Les chiffres de l’emploi publiés vendredi 5 juillet aux Etats-Unis ont confirmé la bonne santé de l’économie du pays et écarté pour le moment les craintes d’un ralentissement américain dans un contexte de tensions commerciales au niveau mondial. Après un mois de mai décevant (72 000 emplois créés), le mois de juin relève la moyenne de l’année 2019 avec 224 000 nouveaux emplois. Il s’agit du 105e mois consécutif au cours duquel les employeurs du pays ont créé de l’emploi, une période record. « Incroyable », s’est félicité le président Donald Trump. Mais sur les six premiers mois de l’année, la moyenne reste inférieure aux performances de 2018 (172 000 contre 223 000).

Le secteur de la santé (+ 50 500 emplois) est celui qui a le plus recruté en juin, suivi de celui des transports et de la construction. Le secteur manufacturier, davantage soumis aux aléas des guerres commerciales entre les Etats-Unis et plusieurs de ses partenaires, a tout de même embauché 17 000 personnes, contre 3 000 les mois précédents. Le commerce de détail, en revanche, a supprimé des emplois.

Parallèlement, le taux de chômage, historiquement bas, a légèrement augmenté (3,7 %) en raison d’un plus grand nombre de personnes réintégrant le marché de l’emploi. La part des personnes en âge de travailler ou de chercher un emploi a atteint 62,9 % en juin. Avec un taux de chômage sous la barre des 4 % depuis un an, certains employeurs peinent à recruter. « Nous sommes dans un cycle de forte prospérité », a réagi Larry Kudlow, le conseiller économique du président américain, sur Fox Business.

Fin juillet, date de la prochaine réunion de la Fed

Aussi encourageants soient-ils pour l’économie, ces chiffres n’ont guère séduit les marchés boursiers.
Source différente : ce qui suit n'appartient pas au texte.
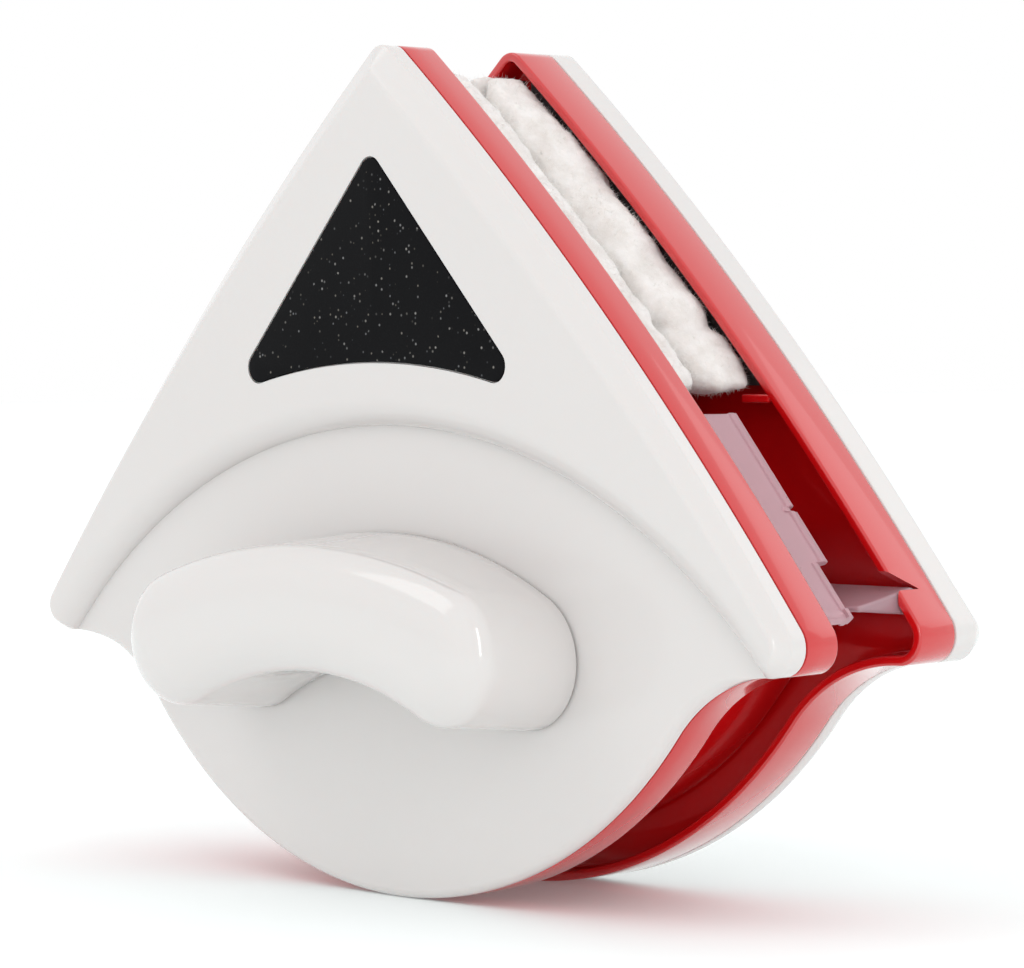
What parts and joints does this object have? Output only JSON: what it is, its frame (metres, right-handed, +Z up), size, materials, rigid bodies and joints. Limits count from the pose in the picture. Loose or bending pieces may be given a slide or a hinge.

Aux Etats-Unis et en Europe, ils ont accusé une baisse après l’annonce des résultats de juin. Ces dernières semaines, une série d’indicateurs économiques moins favorables avaient laissé entrevoir aux investisseurs la possibilité d’une baisse des taux par la Réserve fédérale (Fed). Il n’en sera rien, au moins jusqu’à la fin juillet, date de la prochaine réunion de la banque centrale américaine et l’annonce de la première estimation de croissance pour le deuxième trimestre.
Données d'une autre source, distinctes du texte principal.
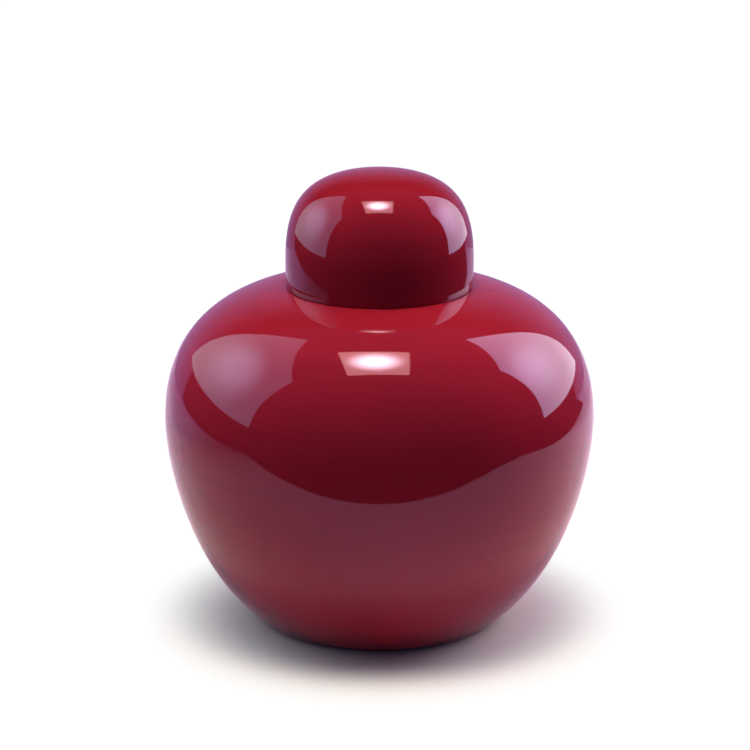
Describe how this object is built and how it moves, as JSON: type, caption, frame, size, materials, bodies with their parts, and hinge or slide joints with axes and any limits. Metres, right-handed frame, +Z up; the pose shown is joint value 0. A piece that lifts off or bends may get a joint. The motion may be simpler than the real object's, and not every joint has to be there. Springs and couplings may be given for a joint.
{
  "type": "lidded ginger jar",
  "caption": "Globular high-shouldered jar with a deep red gloss finish and a plain domed slip-over lid without a knob.",
  "frame": {"origin": "centre of the foot, on the surface that the jar stands on", "axes": "+Z up along the jar's axis of revolution, out through the mouth and the lid; X and Y are any two horizontal directions"},
  "size_m": [0.25, 0.25, 0.2654],
  "materials": {
    "red_glaze": "deep ox-blood red, full mirror gloss",
    "neck_glaze": "the same red gloss, bare at the foot of the collar",
    "lid_glaze": "the same red, full mirror gloss, bare ground rim"
  },
  "bodies": {
    "jar": {"jar_body": "red_glaze", "neck_collar": "neck_glaze"},
    "lid": {"lid": "lid_glaze"}
  },
  "joints": [
    {"name": "lid_lift", "type": "slide", "parent": "jar", "child": "lid", "axis": [0, 0, 1], "range_m": [0, 0.15]}
  ]
}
Mais au-delà de la tenue du marché de l’emploi américain, la Fed avait laissé entendre en juin qu’elle baisserait les taux d’intérêt si les tensions commerciales créées par les Etats-Unis s’aggravaient, si l’économie mondiale s’essoufflait davantage et si l’inflation demeurait sous les 2 %.

Aussi, si le président américain a toutes les raisons de se réjouir de la bonne santé du marché de l’emploi, un argument imparable dans sa campagne de réélection, il devrait fulminer une nouvelle fois contre la réticence de la Fed à baisser les taux. Donald Trump est convaincu que la croissance du pays pourrait atteindre « 4 % à 5 % » si les taux d’intérêt étaient plus bas et que « l’économie décollerait comme une fusée », ainsi qu’il l’a répété vendredi.
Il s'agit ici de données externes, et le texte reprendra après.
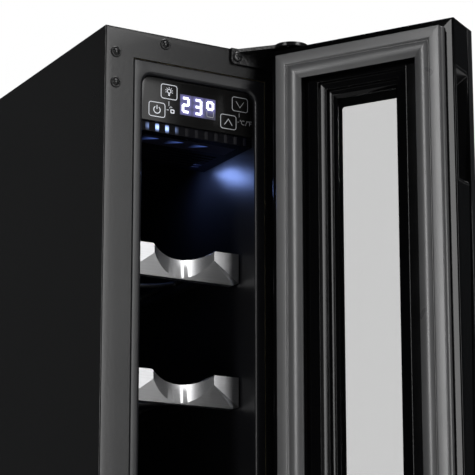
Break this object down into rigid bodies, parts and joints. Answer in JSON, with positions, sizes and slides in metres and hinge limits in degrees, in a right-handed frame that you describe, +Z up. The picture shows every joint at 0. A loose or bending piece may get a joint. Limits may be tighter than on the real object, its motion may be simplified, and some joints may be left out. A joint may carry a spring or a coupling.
{
  "type": "wine cooler",
  "caption": "Narrow black built-in wine cooler with a right-hung glass door standing open, a column of lying-bottle shelves, a touch panel at the top and a compressor below.",
  "frame": {"origin": "on the floor, under the middle of the cabinet's width and depth (the door isn't counted)", "axes": "+Z up, +X to the right as seen from the front, +Y to the back; the door is on the -Y side"},
  "size_m": [0.219, 0.6588, 0.87],
  "materials": {
    "black_shell": "satin",
    "back_steel": "matte",
    "zinc_steel": "satin",
    "black_rail": "satin",
    "foam": "matte",
    "liner_plastic": "satin",
    "panel_gloss": "gloss",
    "housing_plastic": "matte",
    "display": "gloss",
    "circuit_board": "satin",
    "light_board": "satin",
    "diffuser": "satin",
    "duct_plastic": "matte",
    "coil_aluminium": "satin",
    "fan_plastic": "matte",
    "plug_plastic": "satin",
    "hinge_paint": "matte",
    "pin_steel": "polished",
    "screw_steel": "satin",
    "kick_paint": "satin",
    "rear_steel": "satin",
    "compressor_paint": "satin",
    "grommet_rubber": "matte",
    "coil_paint": "matte",
    "pan_plastic": "satin",
    "tube_plastic": "satin",
    "copper": "satin",
    "box_plastic": "matte",
    "gland_rubber": "matte",
    "foot_rubber": "matte",
    "door_plastic": "satin",
    "gasket_rubber": "satin",
    "tinted_glass": "gloss",
    "clear_glass": "gloss",
    "spacer": "matte",
    "door_trim": "satin",
    "pocket_plastic": "satin",
    "bush_plastic": "satin",
    "wire": "satin",
    "shelf_steel": "satin"
  },
  "bodies": {
    "cabinet": {"side_shell": "black_shell", "back_panel": "back_steel", "base_tray": "zinc_steel", "lower_front_rail": "black_rail", "foam_insulation": "foam", "inner_liner": "liner_plastic", "control_housing": "housing_plastic", "touch_panel": "panel_gloss", "display_module": "display", "control_board": "circuit_board", "light_board": "light_board", "light_cover": "diffuser", "air_duct_cover": "duct_plastic", "evaporator": "coil_aluminium", "fan_frames": "fan_plastic", "hinge_plugs": "plug_plastic", "top_hinge_bracket": "hinge_paint", "bottom_hinge_bracket": "hinge_paint", "hinge_pins": "pin_steel", "hinge_screws": "screw_steel", "kick_grille": "kick_paint", "rear_cover": "rear_steel", "panel_screws": "screw_steel", "compressor": "compressor_paint", "compressor_grommets": "grommet_rubber", "condenser_coil": "coil_paint", "drain_pan": "pan_plastic", "drain_tube": "tube_plastic", "filter_drier": "copper", "refrigerant_lines": "copper", "power_box": "box_plastic", "cord_gland": "gland_rubber", "rear_feet": "foot_rubber"},
    "condenser_fan": {"condenser_fan": "fan_plastic"},
    "evaporator_fan": {"evaporator_fan": "fan_plastic"},
    "left_levelling_foot": {"left_levelling_foot": "foot_rubber"},
    "right_levelling_foot": {"right_levelling_foot": "foot_rubber"},
    "door": {"door_frame": "door_plastic", "door_plate": "door_plastic", "door_gasket": "gasket_rubber", "front_glass": "tinted_glass", "inner_glass": "clear_glass", "glazing_spacer": "spacer", "front_trim": "door_trim", "handle_pocket": "pocket_plastic", "hinge_bushes": "bush_plastic"},
    "shelf_1": {"shelf_rack_1": "wire", "shelf_front_1": "shelf_steel"},
    "shelf_2": {"shelf_rack_2": "wire", "shelf_front_2": "shelf_steel"},
    "shelf_3": {"shelf_rack_3": "wire", "shelf_front_3": "shelf_steel"},
    "shelf_4": {"shelf_rack_4": "wire", "shelf_front_4": "shelf_steel"},
    "shelf_5": {"shelf_rack_5": "wire", "shelf_front_5": "shelf_steel"},
    "shelf_6": {"shelf_rack_6": "wire", "shelf_front_6": "shelf_steel"},
    "shelf_7": {"shelf_rack_7": "wire", "shelf_front_7": "shelf_steel"}
  },
  "joints": [
    {"name": "door_hinge", "type": "hinge", "parent": "cabinet", "child": "door", "pos_m": [0.0607, -0.2747, 0.486], "axis": [0, 0, 1], "range_deg": [-120.9, 0]},
    {"name": "shelf_1_slide", "type": "slide", "parent": "cabinet", "child": "shelf_1", "axis": [0, -1, 0], "range_m": [0, 0.2]},
    {"name": "shelf_2_slide", "type": "slide", "parent": "cabinet", "child": "shelf_2", "axis": [0, -1, 0], "range_m": [0, 0.2]},
    {"name": "shelf_3_slide", "type": "slide", "parent": "cabinet", "child": "shelf_3", "axis": [0, -1, 0], "range_m": [0, 0.2]},
    {"name": "shelf_4_slide", "type": "slide", "parent": "cabinet", "child": "shelf_4", "axis": [0, -1, 0], "range_m": [0, 0.2]},
    {"name": "shelf_5_slide", "type": "slide", "parent": "cabinet", "child": "shelf_5", "axis": [0, -1, 0], "range_m": [0, 0.2]},
    {"name": "shelf_6_slide", "type": "slide", "parent": "cabinet", "child": "shelf_6", "axis": [0, -1, 0], "range_m": [0, 0.2]},
    {"name": "shelf_7_slide", "type": "slide", "parent": "cabinet", "child": "shelf_7", "axis": [0, -1, 0], "range_m": [0, 0.2]},
    {"name": "condenser_fan_spin", "type": "hinge", "parent": "cabinet", "child": "condenser_fan", "pos_m": [0, -0.013, 0.0632], "axis": [0, 1, 0], "continuous": true},
    {"name": "evaporator_fan_spin", "type": "hinge", "parent": "cabinet", "child": "evaporator_fan", "pos_m": [0, 0.165, 0.6501], "axis": [0, 1, 0], "continuous": true},
    {"name": "left_foot_turn", "type": "hinge", "parent": "cabinet", "child": "left_levelling_foot", "pos_m": [-0.052, -0.225, 0.01], "axis": [0, 0, 1], "continuous": true},
    {"name": "right_foot_turn", "type": "hinge", "parent": "cabinet", "child": "right_levelling_foot", "pos_m": [0.052, -0.225, 0.01], "axis": [0, 0, 1], "continuous": true}
  ]
}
La croissance est principalement soutenue par la consommation des ménages

Pour l’heure, les projections de croissance pour 2019 s’établissent plutôt autour de 2 %, contre 2,9 % en 2018 : la Fed prévoit 2,1 % et le Fonds monétaire international (FMI) 1,9 %. Un ralentissement anticipé alors que les effets de la forte baisse des impôts de l’an dernier s’estompent. Et la croissance est principalement soutenue par la consommation des ménages, dont la confiance reste forte.

Néanmoins, un bémol est à apporter au niveau des salaires. S’ils ont bien augmenté de 3,1 % par rapport à l’an dernier, leur croissance était plus soutenue en début d’année, à 3,4 %. Une variation qui reste en tous les cas inférieure aux augmentations enregistrées lors du boom économique des années 1990. Un marché de l’emploi tendu laissait présager de plus fortes hausses. Aujourd’hui, la moitié des salariés américains touchent moins de 18,58 dollars de l’heure et un tiers moins de 15 dollars, des sommes qui rendent difficiles des économies ou des investissements.

Les effets positifs de la croissance économique actuelle toucheraient donc seulement deux tiers de la population, estime dans le Washington Post Matthew Mish, responsable de la politique des crédits à la banque UBS. « 60 % des Américains ont connu un gain financier, tandis que 40 % n’ont rien ressenti. » Ce dernier tiers a certes bénéficié de légères augmentations de salaires mais, dans le même temps, a dû faire face à des dépenses en hausse pour se loger, se soigner ou se former. Une population qui a du mal à réaliser au quotidien que l’économie américaine est entrée lundi 1er juillet dans la plus longue période d’expansion économique de son histoire récente.